Recognition and attention should be paid to men like Hildebrandt whose life’s work has affected millions yet who seldom get the recognition they so richly deserve. Tonight in New York City, the Atlas Foundation, a global public-policy think tank focused on “advancing the cause of liberty,” will host a dinner to commemorate the tearing down of the Berlin Wall. Let’s hope someone raises a glass to Hildebrandt’s work.

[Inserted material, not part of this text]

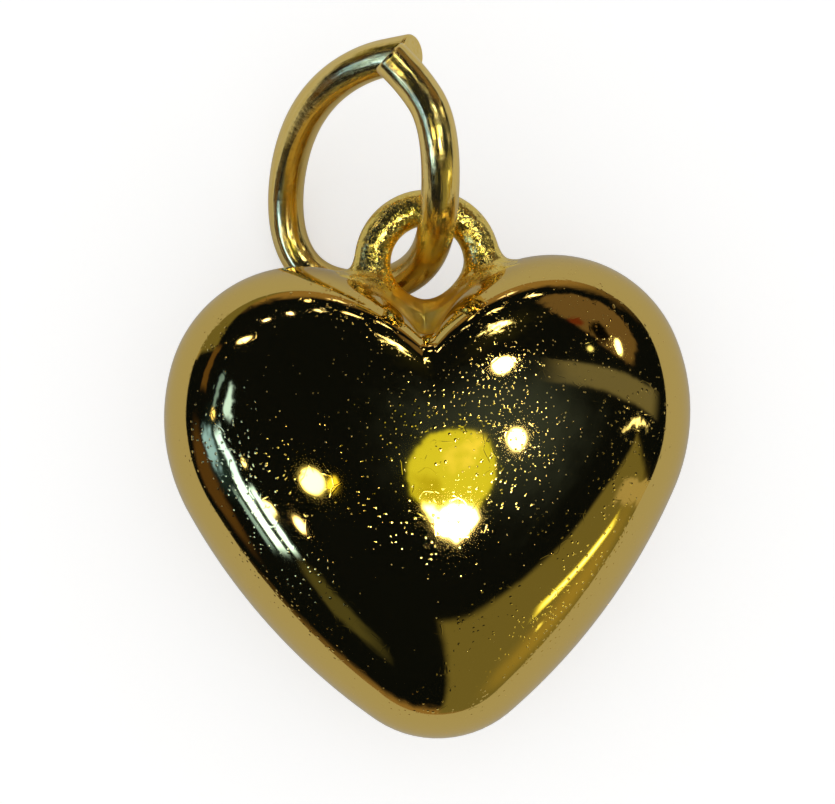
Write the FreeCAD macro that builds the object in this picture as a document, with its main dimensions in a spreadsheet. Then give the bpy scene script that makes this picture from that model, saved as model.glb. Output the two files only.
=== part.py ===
import FreeCAD, Part
import math
import os

# A puffy heart pendant: a small heart cast in brass in one piece with its eye, and plated in gold.
# A split ring of round wire hangs in the eye.
# It lies face up as it comes to rest: its back on the table, its eye propped up by the ring.
# +Z is up, +Y runs to the ring, and the origin is under the middle of the whole on the table.

os.makedirs("parts", exist_ok=True)

# The share of the shorter run that a tangent arc takes at each point of the ring's wire
ARC_SHARE = 0.45

doc = FreeCAD.newDocument("puffy_heart_pendant")
sheet = doc.addObject("Spreadsheet::Sheet", "sizes")

# Every driving size, in millimetres or degrees, with the name of its cell
SIZES = [
    # the outline of the heart: tangent arcs of each half, from the cleft round to the tip
    ("lobe_across", 3.80),
    ("lobe_up", 1.67),
    ("lobe_radius", 4.08),
    ("lobe_end", 20.0),
    ("shoulder_radius", 5.87),
    ("shoulder_end", -26.0),
    ("flank_radius", 19.1),
    ("tip_radius", 3.36),
    ("cleft_radius", 0.30),
    # the swell of the heart over that outline
    ("half_thickness", 3.60),
    ("fullness", 0.15),
    ("swell_power", 1.5),
    ("crown_radius", 7.20),
    ("crown_below", 0.20),
    # the eye, a closed loop in the cleft, and the gusset that fills the cleft under it
    ("eye_across", 0.19),
    ("eye_up", 5.68),
    ("eye_wire", 1.10),
    ("eye_hole", 2.21),
    ("gusset_depth", 1.15),
    ("gusset_top_width", 3.60),
    ("gusset_foot_width", 0.70),
    ("gusset_foot_up", 3.30),
    ("gusset_crest", 0.50),
    # the ring in its own plane: round, pulled to a corner at the top where it is split
    ("ring_wire", 1.12),
    ("ring_radius", 4.059),
    ("ring_slimness", 0.770),
    ("ring_lean", 0.290),
    ("ring_right_corner", 26.6),
    ("ring_left_corner", 18.4),
    ("ring_right_end", -2.4),
    ("ring_left_end", 4.2),
    # how far the wire is bent out of that plane, which parts its two ends
    ("ring_twist", -0.745),
    ("ring_bow", -0.185),
    ("ring_warp", 0.158),
    ("ring_ripple", -0.136),
    ("ring_wave", -0.174),
    # how the ring lies in the eye: its middle from the middle of the eye, and its turns
    ("ring_across", -1.695),
    ("ring_up", 2.525),
    ("ring_rise", -0.589),
    ("ring_heading", 208.24),
    ("ring_tilt", 48.10),
    ("ring_spin", -130.96),
]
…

Meanwhile, at the Checkpoint Charlie Museum, the current curator, Alexandra Hildebrandt, has wasted no time carrying forward her husband’s struggle beyond Berlin: On November 15, the museum will unveil the “Sergei Magnitsky Exhibition.” To be opened by the German justice minister, Sabine Leutheusser-Schnarrenberger, the exhibit will detail the life and ghastly death of 39-year-old Sergei Magnitsky, tortured to death by Vladimir Putin’s government for blowing the whistle on corruption in modern Russia. The Magnitsky case is a key element in any discussion of human rights in Russia and the exhibit is well worth a visit. The museum previously had an exhibit about the continued imprisonment of Russia’s most egregious political prisoner case in post-Soviet Russia: Mikhail Khodorkovsky, another Putin adversary.
Hildebrandt well understands that in places such as Russia, North Korea, Syria, China, Cuba, Burma, Saudi Arabia, Iran, and too many African countries to list here, entire peoples are still besieged within their nations by oppressive governments. Lucky for them, there still exists a piece of “the American Sector” in Berlin at the Checkpoint Charlie Museum, where they will find allies in the struggle for liberty.